José Gomes Ferreira (2009). Aventuras de João Sem Medo. Lisboa: Leya.
Fiquei cativado nos primeiros parágrafos deste livro peculiar, que desgraçadamente desconhecia. É uma lacuna tremenda, só agora ter pegado neste sublime clássico da literatura portuguesa, um livro um pouco ao contrário dos grandes clássicos da literatura. Não é pesado, portentoso, mas é complexo, sublime, e o que mais me surpreendeu, deliciosamente surreal. Tinha uma imagem diferente deste livro, tinha a impressão de que era um livro anti-regime dos tempos do estado novo. Há toques subtis (bem, não muito) desse aspeto, mas a obra é uma fábula surreal e não um drama.
João Sem Medo é um jovem inquieto com o seu destino, com a vida que lhe está destinada na aldeia onde vive, onde todos porfiam pela tristeza. E parte, pelos caminhos fora, escolhendo sempre os menos trilhados, descobrindo-se em terras estranhas com estranhos habitantes, vítima de forças que não compreende e se comprazem em brincar com as suas penas. E, ao longo das suas aventuras e desventuras, mantém-se fiel a si próprio, senhor do seu nariz, afirmando uma coragem que é no fundo um forte sentido prático, não cedendo a tentações ou desalentando perante adversidades. No fundo, a grande luta deste homem é a liberdade de ser e pensar, o não se sujeitar por conforto ou imposição, o manter viva a chama do espírito humano face ao conforto do conformismo.
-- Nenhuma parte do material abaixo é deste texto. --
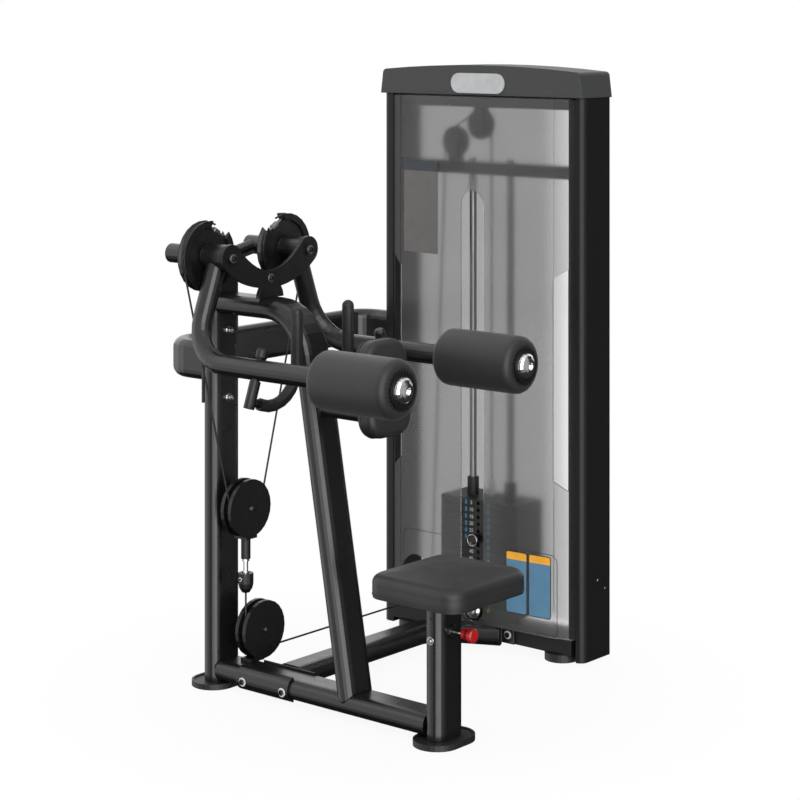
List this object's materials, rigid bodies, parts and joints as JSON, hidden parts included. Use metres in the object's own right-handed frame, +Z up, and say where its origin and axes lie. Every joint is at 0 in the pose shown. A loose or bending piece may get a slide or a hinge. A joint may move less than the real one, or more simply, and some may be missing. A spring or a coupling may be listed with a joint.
{
  "type": "lateral raise machine",
  "caption": "Seated lateral raise gym machine: two padded lever arms on cams pull cables that lift a weight stack in a tower.",
  "frame": {"origin": "bottom centre of the bounding box, on the floor", "axes": "+Z up, +X the way the user faces away from the machine's rear upright, +Y towards the weight tower"},
  "size_m": [1.0809, 1.142, 1.562],
  "materials": {
    "frame": "gloss_powder_coat",
    "dark": "satin_black",
    "foam": "matt",
    "rubber": "matt",
    "chrome": "polished",
    "steel": "brushed",
    "plates": "satin_black",
    "cap": "satin",
    "panel": "smoked",
    "badge": "brushed",
    "red": "gloss"
  },
  "bodies": {
    "frame": {"rear_foot": "rubber", "front_foot": "rubber", "rear_upright": "frame", "base_rail": "frame", "seat_post": "frame", "main_post": "frame", "near_side_plate": "frame", "far_side_plate": "frame", "cross_tube": "frame", "rear_band": "frame", "rear_pivot_bracket": "frame", "front_pivot_plate": "dark", "left_axle": "steel", "right_axle": "steel", "lower_pulley_bracket": "dark", "left_tower_post": "frame", "right_tower_post": "frame", "tower_lower_rail": "frame", "tower_header": "frame", "tower_crossbar": "frame", "left_tower_foot": "rubber", "right_tower_foot": "rubber", "front_panel": "panel", "back_panel": "panel", "tower_cap": "cap", "cap_badge": "badge", "resting_plates": "plates", "left_guide_rod": "chrome", "right_guide_rod": "chrome", "stack_pad": "rubber", "chest_pad": "rubber", "arm_cable": "dark", "stack_cable": "dark"},
    "left_arm": {"left_arm": "frame", "left_cam": "dark", "left_handle_pin": "dark", "left_end_cap": "chrome"},
    "left_handle": {"left_handle": "steel", "left_grip": "rubber"},
    "left_roller": {"left_roller": "foam"},
    "right_arm": {"right_arm": "frame", "right_cam": "dark", "right_handle_pin": "dark", "right_end_cap": "chrome"},
    "right_handle": {"right_handle": "steel", "right_grip": "rubber"},
    "right_roller": {"right_roller": "foam"},
    "pulley_yoke": {"floating_pulley_yoke": "dark", "cable_connector": "dark"},
    "floating_pulley": {"floating_pulley": "dark"},
    "lower_pulley": {"lower_pulley": "dark"},
    "bottom_pulley": {"bottom_pulley": "dark"},
    "middle_pulley": {"middle_pulley": "dark"},
    "top_pulley": {"top_pulley": "dark"},
    "lifted_stack": {"lifted_plates": "plates", "selector_stem": "steel"},
    "selector_pin": {"selector_pin": "dark"},
    "seat": {"seat_pad": "rubber", "seat_slide": "steel"},
    "seat_pull_pin": {"seat_pull_pin": "red"}
  },
  "joints": [
    {"name": "left_arm_raise", "type": "hinge", "parent": "frame", "child": "left_arm", "pos_m": [-0.2075, -0.41304, 1.101], "axis": [-1, 0, 0], "range_deg": [0, 80]},
    {"name": "right_arm_raise", "type": "hinge", "parent": "frame", "child": "right_arm", "pos_m": [-0.2075, -0.13304, 1.101], "axis": [1, 0, 0], "range_deg": [0, 80]},
    {"name": "left_handle_swivel", "type": "hinge", "parent": "left_arm", "child": "left_handle", "pos_m": [0.0125, -0.50196, 0.85668], "axis": [0, 0.342, 0.9397], "range_deg": [-30, 30]},
    {"name": "right_handle_swivel", "type": "hinge", "parent": "right_arm", "child": "right_handle", "pos_m": [0.0125, -0.04411, 0.85668], "axis": [0, -0.342, 0.9397], "range_deg": [-30, 30]},
    {"name": "left_roller_spin", "type": "hinge", "parent": "left_arm", "child": "left_roller", "pos_m": [0.3375, -0.50196, 0.85668], "axis": [1, 0, 0], "continuous": true},
    {"name": "right_roller_spin", "type": "hinge", "parent": "right_arm", "child": "right_roller", "pos_m": [0.3375, -0.04411, 0.85668], "axis": [1, 0, 0], "continuous": true},
    {"name": "yoke_lift", "type": "slide", "parent": "frame", "child": "pulley_yoke", "axis": [0, 0, 1], "range_m": [0, 0.12], "deforming": ["arm_cable", "stack_cable"]},
    {"name": "floating_pulley_spin", "type": "hinge", "parent": "pulley_yoke", "child": "floating_pulley", "pos_m": [-0.2485, -0.27304, 0.455], "axis": [1, 0, 0], "continuous": true},
    {"name": "lower_pulley_spin", "type": "hinge", "parent": "frame", "child": "lower_pulley", "pos_m": [-0.2485, -0.22104, 0.14], "axis": [1, 0, 0], "range_deg": [-135, 0]},
    {"name": "bottom_pulley_spin", "type": "hinge", "parent": "frame", "child": "bottom_pulley", "pos_m": [-0.2485, 0.43496, 0.124], "axis": [1, 0, 0], "range_deg": [-190, 0]},
    {"name": "middle_pulley_spin", "type": "hinge", "parent": "frame", "child": "middle_pulley", "pos_m": [-0.1625, 0.47096, 1.35], "axis": [0, 1, 0], "range_deg": [-190, 0]},
    {"name": "top_pulley_spin", "type": "hinge", "parent": "frame", "child": "top_pulley", "pos_m": [-0.075, 0.47096, 1.4], "axis": [0, 1, 0], "range_deg": [-190, 0]},
    {"name": "stack_lift", "type": "slide", "parent": "frame", "child": "lifted_stack", "axis": [0, 0, 1], "range_m": [0, 0.12]},
    {"name": "selector_pin_pull", "type": "slide", "parent": "lifted_stack", "child": "selector_pin", "axis": [0, -1, 0], "range_m": [0, 0.065]},
    {"name": "seat_height", "type": "slide", "parent": "frame", "child": "seat", "axis": [0, 0, 1], "range_m": [0, 0.12]},
    {"name": "seat_pin_pull", "type": "slide", "parent": "frame", "child": "seat_pull_pin", "axis": [1, 0, 0], "range_m": [0, 0.012], "stiffness_N_per_m": 600}
  ],
  "couplings": [
    {"joint": "right_arm_raise", "follows": "left_arm_raise", "ratio": 1},
    {"joint": "yoke_lift", "follows": "left_arm_raise", "m_per_rad": 0.085},
    {"joint": "stack_lift", "follows": "left_arm_raise", "m_per_rad": 0.085},
    {"joint": "lower_pulley_spin", "follows": "left_arm_raise", "ratio": -1.6346},
    {"joint": "bottom_pulley_spin", "follows": "left_arm_raise", "ratio": -2.3611},
    {"joint": "middle_pulley_spin", "follows": "left_arm_raise", "ratio": -2.3611},
    {"joint": "top_pulley_spin", "follows": "left_arm_raise", "ratio": -2.3611}
  ]
}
A sucessão de episódios delirantes é constante. Estas aventuras são fábulas modernistas, onde a fantasia de outros tempos colide com os modos de viver e as tecnologias do século XX. Criado nos anos 30 como uma sucessão de episódios para uma revista infantil, as pérolas surreais que são estes contos não se esgotam num invocar de visões fabulásticas, nem num simples sucedâneo de peripécias. Há profundas observações morais e sociais nestas histórias, mostrando como a literatura infantil permite uma amplitude de liberdade de exploração que, num regime repressivo, outras formas não podem arriscar. A veia anti-conformista é muito forte, o lado moralista das histórias pende inevitavelmente para a libertação do indivíduo e a sua rejeição de sujeições. Tudo isto contido numa extravagante iconografia fantástica e surreal.